In phase three, Trillium DQ is enabling BA to monitor data quality metrics over time. Dashboards allow both business users and IT professionals to view metrics and rapidly assess, monitor and control the quality status of the airline’s multiple data areas. This includes bookings, ticketing, customer and market intelligence data.
“Using Trillium DQ, we are building a data-quality firewall,” said Shade. “This ensures only clean customer data resides in our data warehouse and reaches our business processes and systems around the world.”
“There is increased recognition of the importance of commercial data to the organisation and greater attention to its quality,” said Shade. “Our employees have more trust in the data they use for making decisions and running operations.”
In terms of a return on investment, Shade is very clear on where the returns are being seen.
“Our data analysts can deliver more accurate analyses more quickly and that supports faster and better strategic and operational decisions,” said Shade. “More relevant marketing communications are helping optimise response rates, and by understanding our relationship with each customer we can improve customer service.”
Shade continued: “We expect new applications to be implemented with reduced risks of delay or cost overrun since we can be more confident of smooth data integration and ETL processes.”

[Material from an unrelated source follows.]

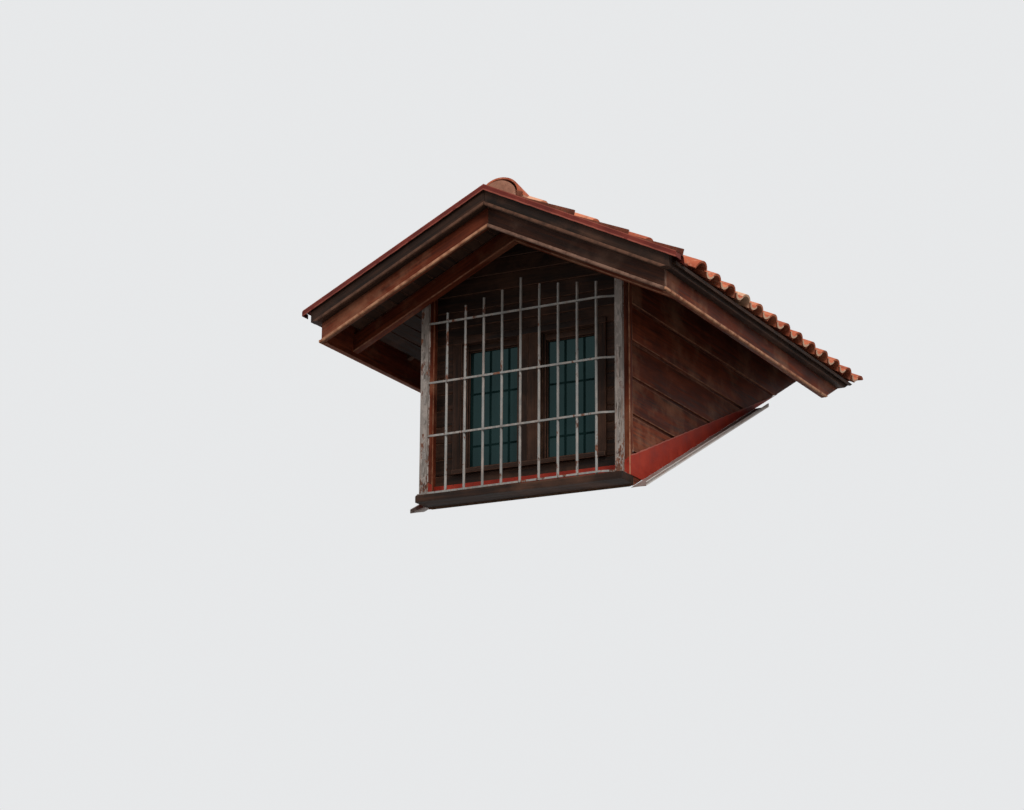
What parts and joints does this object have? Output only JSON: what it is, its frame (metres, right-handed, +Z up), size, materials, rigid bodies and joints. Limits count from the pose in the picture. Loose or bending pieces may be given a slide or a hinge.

One mission critical application at BA is its airline Transaction Processing Facility which runs processes such as booking, seat reservations, ticketing and billing. It dates back to the 1980s and will need to be replaced by 2013. The assured quality of source data will be truly essential to the data migrations, integrations and ETL processes that will support successful implementation of the new system.
“Our data governance and data quality strategies are working well, and we’re planning on extending them right across BA,” concluded Shade. “Data is as much an asset of our business as our aircraft, our routes and our brand; the quality of that data is everything to us. Our investment with Trillium DQ is integral to our overall enterprise-wide data governance strategy.”